2) This time last year, I wasn't even sure I would survive the upcoming week, let alone keep someone else alive.

3) My husband and I have managed not to kill each other, which would, inevitably have had some impact on her wellbeing.

So, when I look back over the last year, while I can't celebrate EVERY decision I have made, I can give myself a big, fat, slap on the back for the enforced transformation I have undergone that has meant that, at the end of the day, we are all still alive fourteen months on.

I won't lie - it's been a hard year but it's been hard because it's also been so remarkable. I never thought it was possible that I would undergo such enormous, seismic shifts of outlook, personality, gratitude, ethos, belief. I didn't think it was possible that at 32 years old I still had so much growing, so much learning, so much loving to do. But it turns out that I had all that to do and a whole lot more. So many of these changes were positive…but not all.

I had to learn to survive on 4 hours of sleep a night (if I was lucky) and then I had to learn to wake up and still dig deep, deep, deep down into my reserves and be nice to my husband. I wasn't always successful at this and I think I would have survived just fine as a person without having to suffer this kind of physical and emotional trauma but suffer it I did.

I had to learn how to completely rejig my priorities and to be ok with that.

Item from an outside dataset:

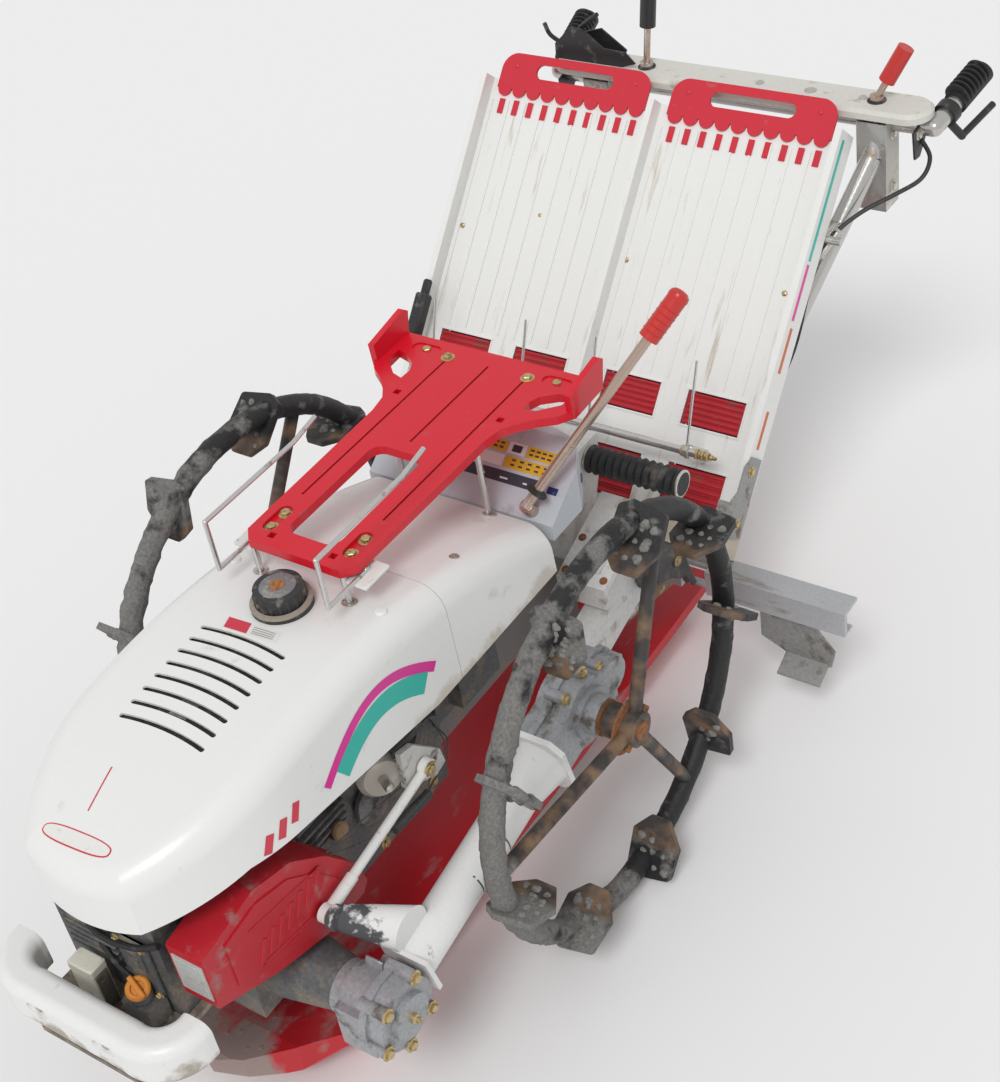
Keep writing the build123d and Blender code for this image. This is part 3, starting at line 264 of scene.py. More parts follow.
decal_red = film("decal red", (0.62, 0.03, 0.06), (0.5, 0.12, 0.12))
decal_pink = film("decal pink", (0.70, 0.02, 0.30), (0.6, 0.1, 0.3))
decal_teal = film("decal teal", (0.02, 0.46, 0.38), (0.1, 0.45, 0.38))
decal_pale = film("decal pale", (0.78, 0.77, 0.74), (0.6, 0.57, 0.5), share=0.25, size=80, rough=0.35)
decal_grey = film("decal grey", (0.33, 0.30, 0.29), (0.5, 0.47, 0.42), share=0.3, size=80, rough=0.5,
                  grain=0.1)
down = (0, 0, -1)
over_hood = 0.6
line_parts = 12
nose_line = [(-0.0241 + 0.0084 * t / line_parts, -0.6503 - 0.0511 * t / line_parts, over_hood)
             for t in range(line_parts + 1)]
piece("nose plate rim", [laid(hood, nose_oval(1, 1), down, 0.3)], decal_red)
piece("nose plate", [laid(hood, nose_oval(0.965, 0.84), down, 0.6)], decal_pale)
piece("nose line", [strip(hood, nose_line, 0.0016, down)], decal_red)
label = [(-0.044, -0.4275, over_hood), (0.031, -0.4225, over_hood), (0.036, -0.4385, over_hood),
         (-0.039, -0.4435, over_hood)]
label_band = [on_label(a, b) for a, b in ((0.03, 0), (0.45, 0), (0.45, 1), (0.03, 1))]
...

I had to turn down work to look after the baby because he also had work and he earned more a day than I did. It was simple maths but it felt like a jail sentence at times. I had to learn to be ok with the fact that I couldn't do everything. I simply couldn't get through my To Do list…and that was assuming I'd summoned the energy and the clarity of mind to be able to construct one that extended beyond, "Survive today."

I had to learn to be ok with the fact that I was now clearing up after two people instead of one, and one of those people didn't even care or know I was doing it. The other one, my husband, was grateful and thankful and all those things but I do remember thinking, "Stop being grateful and thankful…and just do it yourself." Of course, when he did do it himself, it wasn't good enough. Which leads me to my next lesson: I had to come to the realisation that I wasn't a joy to live with.

"WHAT?!! What on earth do you mean?" I hear you holler. I know, right? SHOCKER.

Turns out, having a baby made me realise that I am an enormous, control freak. Like, I mean, a CRAZY one. It was easy to hide, or justify when it was just the two of us, but when I couldn't help but issue instructions about nappy changing and getting her dressed and packing her nappy bag and how to put her down and how to hold her to go to sleep and when my husband literally threw his hands up in the air and screamed, "When are you going to let me do this in my way?" I realised that I may need to reign it all in a little bit.

Following an argument (WAR) that ended with both of us exhausted from screaming and sobbing on the floor of the living room while The Small slept peacefully in my arms, I realised that I needed to make room for Jimmy to do some stuff.

Because, here's the overall, big lesson that I learned this year. No one, ever, never, not once, is going to look after your baby as well as you do and that includes your husband. That doesn't mean they CAN'T look after your baby, it just means that they are never going to do it exactly like you do. And that's ok. It's more than ok - it's actually a pretty cool thing and once you get over it, you realise that it means you can leave your baby without the anxiety and the stress and the worry and you can, even if only for a few hours, remove yourself from the psychic space that your baby inhabits, and remember what it was like, before all this; what it was like fourteen long months ago.

On that note, I'm off to town to meet a friend for a drink and I'm leaving Jimmy in charge and I couldn't be happier about it.